▸ **Set task**
The data must be returned in full and exactly as given.

Start of Given material

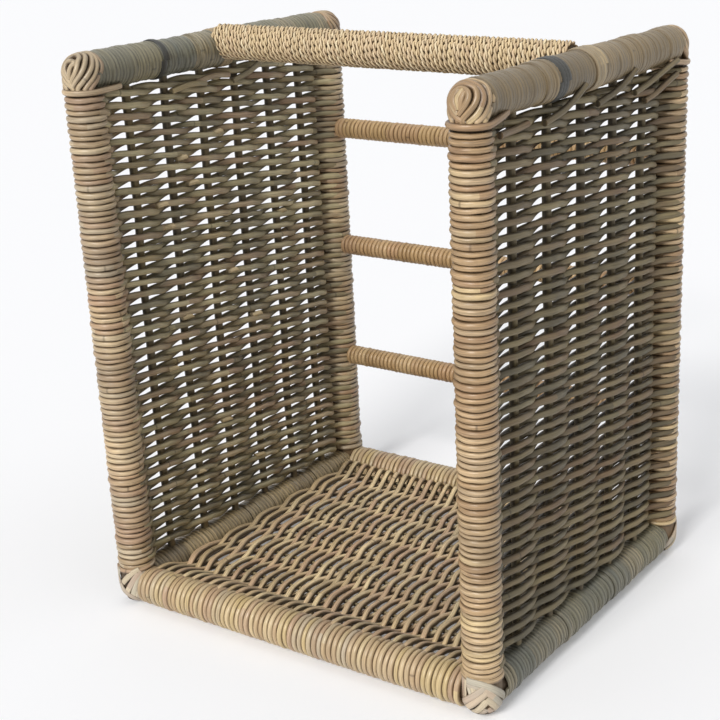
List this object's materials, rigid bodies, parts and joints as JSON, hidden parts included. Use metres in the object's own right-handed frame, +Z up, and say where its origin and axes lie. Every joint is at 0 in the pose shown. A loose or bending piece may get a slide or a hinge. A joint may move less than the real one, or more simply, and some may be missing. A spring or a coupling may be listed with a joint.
{
  "type": "magazine rack",
  "caption": "Open magazine rack with wrapped rattan posts, twined side panels and base, wrapped rungs across the back and a rope-wound carrying handle.",
  "frame": {"origin": "on the floor, under the middle of the rack", "axes": "+Z up, front (open side) towards -Y, +X to the right as seen from the front"},
  "size_m": [0.3838, 0.3398, 0.4748],
  "materials": {
    "rattan_pole": "satin",
    "round_strand": "satin",
    "weaving_strand": "satin",
    "stake_core": "satin",
    "flat_cane": "satin",
    "twisted_rope": "matte"
  },
  "bodies": {
    "root": {"post_front_left": "rattan_pole", "post_coil_front_left": "round_strand", "corner_cap_front_left": "round_strand", "corner_knot_front_left": "flat_cane", "post_back_left": "rattan_pole", "post_coil_back_left": "round_strand", "corner_cap_back_left": "round_strand", "corner_knot_back_left": "flat_cane", "top_rail_left": "rattan_pole", "top_rail_wrap_left": "flat_cane", "bottom_rail_left": "rattan_pole", "bottom_rail_wrap_left": "flat_cane", "stake_left_1": "stake_core", "stake_left_2": "stake_core", "stake_left_3": "stake_core", "stake_left_4": "stake_core", "stake_left_5": "stake_core", "stake_left_6": "stake_core", "weave_left": "weaving_strand", "handle_lashing_left": "flat_cane", "post_front_right": "rattan_pole", "post_coil_front_right": "round_strand", "corner_cap_front_right": "round_strand", "corner_knot_front_right": "flat_cane", "post_back_right": "rattan_pole", "post_coil_back_right": "round_strand", "corner_cap_back_right": "round_strand", "corner_knot_back_right": "flat_cane", "top_rail_right": "rattan_pole", "top_rail_wrap_right": "flat_cane", "bottom_rail_right": "rattan_pole", "bottom_rail_wrap_right": "flat_cane", "stake_right_1": "stake_core", "stake_right_2": "stake_core", "stake_right_3": "stake_core", "stake_right_4": "stake_core", "stake_right_5": "stake_core", "weave_right": "weaving_strand", "handle_lashing_right": "flat_cane", "bottom_rail_front": "rattan_pole", "bottom_rail_coil_front": "round_strand", "bottom_rail_back": "rattan_pole", "bottom_rail_coil_back": "round_strand", "stake_base_1": "stake_core", "stake_base_2": "stake_core", "stake_base_3": "stake_core", "stake_base_4": "stake_core", "stake_base_5": "stake_core", "stake_base_6": "stake_core", "weave_base": "weaving_strand", "rung_lower": "rattan_pole", "rung_coil_lower": "round_strand", "rung_middle": "rattan_pole", "rung_coil_middle": "round_strand", "rung_upper": "rattan_pole", "rung_coil_upper": "round_strand", "handle_bar": "rattan_pole", "handle_rope": "twisted_rope"}
  },
  "joints": []
}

End of Given material

▸ **Response below**
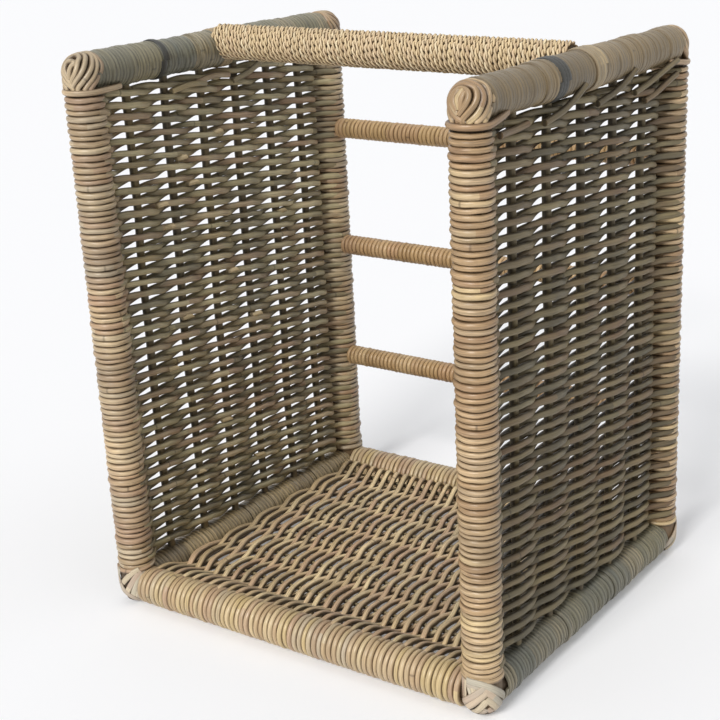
List this object's materials, rigid bodies, parts and joints as JSON, hidden parts included. Use metres in the object's own right-handed frame, +Z up, and say where its origin and axes lie. Every joint is at 0 in the pose shown. A loose or bending piece may get a slide or a hinge. A joint may move less than the real one, or more simply, and some may be missing. A spring or a coupling may be listed with a joint.
{
  "type": "magazine rack",
  "caption": "Open magazine rack with wrapped rattan posts, twined side panels and base, wrapped rungs across the back and a rope-wound carrying handle.",
  "frame": {"origin": "on the floor, under the middle of the rack", "axes": "+Z up, front (open side) towards -Y, +X to the right as seen from the front"},
  "size_m": [0.3838, 0.3398, 0.4748],
  "materials": {
    "rattan_pole": "satin",
    "round_strand": "satin",
    "weaving_strand": "satin",
    "stake_core": "satin",
    "flat_cane": "satin",
    "twisted_rope": "matte"
  },
  "bodies": {
    "root": {"post_front_left": "rattan_pole", "post_coil_front_left": "round_strand", "corner_cap_front_left": "round_strand", "corner_knot_front_left": "flat_cane", "post_back_left": "rattan_pole", "post_coil_back_left": "round_strand", "corner_cap_back_left": "round_strand", "corner_knot_back_left": "flat_cane", "top_rail_left": "rattan_pole", "top_rail_wrap_left": "flat_cane", "bottom_rail_left": "rattan_pole", "bottom_rail_wrap_left": "flat_cane", "stake_left_1": "stake_core", "stake_left_2": "stake_core", "stake_left_3": "stake_core", "stake_left_4": "stake_core", "stake_left_5": "stake_core", "stake_left_6": "stake_core", "weave_left": "weaving_strand", "handle_lashing_left": "flat_cane", "post_front_right": "rattan_pole", "post_coil_front_right": "round_strand", "corner_cap_front_right": "round_strand", "corner_knot_front_right": "flat_cane", "post_back_right": "rattan_pole", "post_coil_back_right": "round_strand", "corner_cap_back_right": "round_strand", "corner_knot_back_right": "flat_cane", "top_rail_right": "rattan_pole", "top_rail_wrap_right": "flat_cane", "bottom_rail_right": "rattan_pole", "bottom_rail_wrap_right": "flat_cane", "stake_right_1": "stake_core", "stake_right_2": "stake_core", "stake_right_3": "stake_core", "stake_right_4": "stake_core", "stake_right_5": "stake_core", "weave_right": "weaving_strand", "handle_lashing_right": "flat_cane", "bottom_rail_front": "rattan_pole", "bottom_rail_coil_front": "round_strand", "bottom_rail_back": "rattan_pole", "bottom_rail_coil_back": "round_strand", "stake_base_1": "stake_core", "stake_base_2": "stake_core", "stake_base_3": "stake_core", "stake_base_4": "stake_core", "stake_base_5": "stake_core", "stake_base_6": "stake_core", "weave_base": "weaving_strand", "rung_lower": "rattan_pole", "rung_coil_lower": "round_strand", "rung_middle": "rattan_pole", "rung_coil_middle": "round_strand", "rung_upper": "rattan_pole", "rung_coil_upper": "round_strand", "handle_bar": "rattan_pole", "handle_rope": "twisted_rope"}
  },
  "joints": []
}